When I got on my bike I was focused, clear cut like a laser beam, I knew what I needed to do. Primal almost. I dropped for an hour and a half into Baviaanskloof, arriving at my first river crossing at about 1 am. In front of me was a wall of debris. Broken thorns trees and clumps of bush had been washed down in flood and now blocked the way to the river. I thrashed around trying to pick an easy way through, before stumbling into the river. It was up to my waist and ice cold. On the other side I had the same problem, except I couldn’t see the road. Baviaans has 11 or 12 of these river crossings. Each one was worse. The flood debris was thicker and the flooded channels faster. I now had to get to a thicket, claw my way through, visualise the line across the river and where the road might be on the far side, and then try and cross without being swept away. At one point I slipped on a reed island and fell to the side, soaking the right side of my body up to my shoulders. I cursed then kicked into survival mode, quickly stripping my tops and putting on a dry one.

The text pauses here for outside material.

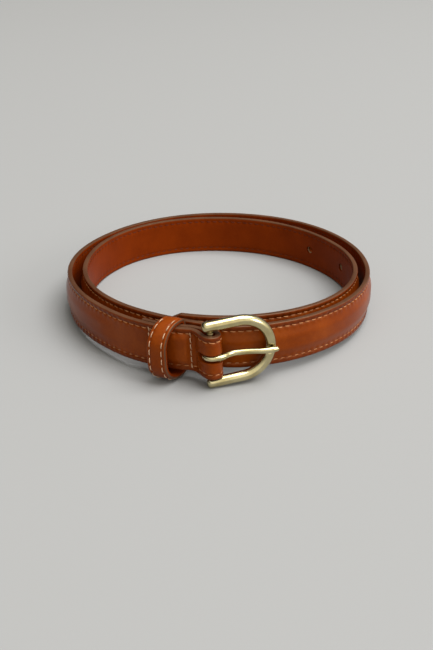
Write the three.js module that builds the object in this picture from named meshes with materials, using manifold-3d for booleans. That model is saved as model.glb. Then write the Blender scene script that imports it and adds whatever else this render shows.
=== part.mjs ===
// A slim padded leather belt with a horseshoe buckle, coiled twice and standing on its edge.
// Millimetres, +Z up. Angles round the coil run clockwise seen from above, from the front (-Y).
import * as THREE from "three";
import { mergeVertices } from "three/addons/utils/BufferGeometryUtils.js";
import Module from "manifold-3d";

const wasm = await Module();
wasm.setup();

// ---- Strap: three layers and two rows of stitching ----
const strapWidth = 20;
const halfWidth = strapWidth / 2;
const faceThickness = 1.2;
const liningThickness = 1.0;
const layerGap = 0.1;
const strapThickness = faceThickness + layerGap + liningThickness;
const domeHeight = 1.1;
const domeFoot = 7;
const domeShoulder = 3.5;
const fillerFoot = 5.8;
const fillerShoulder = 3.2;
const fillerHeight = 0.86;
const liningTrim = 0.1;
const stitchInset = 2.3;
const threadSize = 0.5;
const threadHeight = 0.4;
const threadLift = 0.05;
const threadTurn = 0.6;

// ---- Coil: each pair is an angle and the radius of the outer face there, two turns from chape to tip ----
const coilPath = [
  [10, 80.2], [20, 79.6], [30, 78.2], [45, 76.2], [90, 75.6], [135, 75.3], [180, 75.2], [225, 75.5],
  [270, 72.9], [315, 73.7], [345, 75.1], [358, 75.1], [369, 71.9], [381, 69.8], [405, 68.5], [450, 68.5],
  [495, 71.4], [540, 68.7], [585, 67.4], [630, 67], [675, 66.6], [720, 66.1], [750, 65.7],
];
const chapeStart = 10;
const turnBackEnd = 27;
const leftRowInset = 4;
const paddingStart = 36;
const paddingFull = 45;
const paddingFade = 720;
const paddingEnd = 735;
const tipStart = 736;
const tipEnd = 749;
const tipHalfWidth = 0.9;
const tipCurve = 0.75;
const coilStep = 8;

// ---- Fold round the buckle's bar, and the slot in it for the prong ----
const loopRadius = 2.1;
const foldBackAngle = 75;
const foldFrontAngle = -128;
const foldBackHandle = 3;
const foldFrontHandle = 3.4;
const slotHalfWidth = 2.2;
const slotLeft = 6;
const slotRight = 5.6;
const slotFrontDepth = 6;
const slotBehindBar = 3;

// ---- How the coil stands: the back on its lower edge, the front held up by the buckle ----
const frontLift = 4.8;
const backContact = -0.6;
const liftCurve = 1.3;
const buckleClimb = 1.0;
const climbEnd = 45;
const chapeLean = 2.8;

// ---- Buckle ----
const barX = -4;
const barY = -83.3;
const barRadius = 1.6;
const barNeckRadius = 1.1;
const barNeckLength = 1.7;
const barHoleRadius = 1.4;
const frameRadius = 2.35;
const frameHalfHeight = 13.5;
const frameReach = 26;
const frameStraight = 12.6;
const frameTail = 1.3;
const frameYaw = 16;
const frameRoll = 5;
const notchRadius = 2.6;
const notchDepth = 1;
const notchDrop = 1.8;
const runningGap = 0.3;
const roundSides = 16;

// ---- Prong ----
const prongRadius = 1.35;
const prongEyeRadius = barRadius + runningGap + prongRadius;
const prongRise = frameRadius + prongRadius - notchDepth + runningGap;
const prongOverhang = 0.9;
const prongTilt = 4;
const prongDrop = 0.3;
const prongReach = frameReach + frameRadius + prongOverhang;

// ---- Keeper ----
const keeperAngle = 17.75;
const keeperWidth = 8.3;
const keeperBand = 1.1;
const keeperLining = 0.8;
const keeperThickness = keeperBand + layerGap + keeperLining;
const keeperFrontGap = 6.4;
const keeperDrop = 2.6;
const keeperTopGap = 0.5;
const keeperBackGap = 0.75;
const stackGap = 0.15;
const stackThickness = 2 * strapThickness + stackGap;
const keeperFrontCorner = 8.5;
const keeperBackTopCorner = 0.8;
const keeperBackLowCorner = 1.5;
const keeperStitch = 2.75;
const keeperSkew = 0.22;
const keeperThreadSize = 0.35;
const keeperThreadBack = -2;
const stapleLength = 5.2;
const stapleHeight = 0.6;
const stapleThickness = 0.35;

// ---- Holes for the prong ----
const holeCount = 5;
const firstHoleAngle = 587;
const holeStep = 24.9;
const holeRadius = 2;
const punchLength = 7;
const punchSides = 10;

const rad = THREE.MathUtils.degToRad;
const smooth = THREE.MathUtils.smoothstep;

// ---------------------------------------------------------------- solids

function geometryFrom(positions, triangles) {
  const geometry = new THREE.BufferGeometry();
  geometry.setAttribute("position", new THREE.Float32BufferAttribute(positions, 3));
  geometry.setIndex(triangles);
  return geometry;
}

function signedVolume(geometry) {
  const p = geometry.attributes.position;
  const index = geometry.index;
  const a = new THREE.Vector3();
  const b = new THREE.Vector3();
  const c = new THREE.Vector3();
  let sum = 0;
  for (let i = 0; i < index.count; i += 3) {
    a.fromBufferAttribute(p, index.getX(i));
    b.fromBufferAttribute(p, index.getX(i + 1));
    c.fromBufferAttribute(p, index.getX(i + 2));
    sum += a.dot(b.cross(c));
  }
  return sum / 6;
}

// Turns the faces outwards, whichever way the rings were walked.
function facingOut(geometry) {
  if (signedVolume(geometry) < 0) {
    geometry.index.array.reverse();
  }
  return geometry;
}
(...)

Six hours later I had hacked, clawed, thrashed, cursed and swum my way across 10 kms of Baviaans, in a silent darkness. I had glimpsed into Mordor naïve, and had come out old. It was a long day, 25 hours all told by the time I rolled into Cambria for 2 hours of sleep. Later that day I caught up to Eugene(Uge) and Garth. The company was a welcome change from the demons id been chatting to. When a day later Garth was dropped, it left just the two of us and a mad, semi frenzied dash for the line. Uge was well versed in the arcane art of sleep deprivation and so we forged a friendship founded in the hearth of some far off primitive world, predicated on a belief that less was more. 2 hours a night was now a luxury as it became 1.5, then 1. By the time we crossed Anysberg, 200kms from the finish, I had slept 10 hours in the last week. Sleep monsters were now a constant companion, attacking often, relentless and ruthless!

And so, to counter the growing, debilitating lack of sleep, we had to power nap. 5 mins, 10 mins, 15 mins, anything to prevent us tumbling head long into a ditch or river. The desire to sleep grew like some insidious beast, like a neap tide drifting in and out with growing waves. First a full moon, then a farce. Sleep was a drug. 5 mins and I wanted more. 20 and I would’ve been gone, addicted like a zombie and destined for the inexorable fate of the undead. We tapped, we pushed, we shouted, we joked, anything to keep us awake and going. The penultimate day we rode 224kms, part pacing and part sleepless drifting. We lit a fire to get warm, and we sheltered in a shed. Endless roads, icy plains, wind and rain. The world had slowed to the shifting of a seamless chain and Uge and I were the links.

When at last it was done, 12 days and 15 hours had passed. I'd caught a glimpse beyond the darkness, beyond the murky, fetid breath of a whimper to quit and the dizzy numbness of a mind caught between night and day. And so, the void was filled and the questions answered. Sleep that night was mixed, for I hadn’t quite escaped the prison. Only now, with the post race fading euphoria still lingering, am I finally unshackled. But I’m not sure I will ever be free.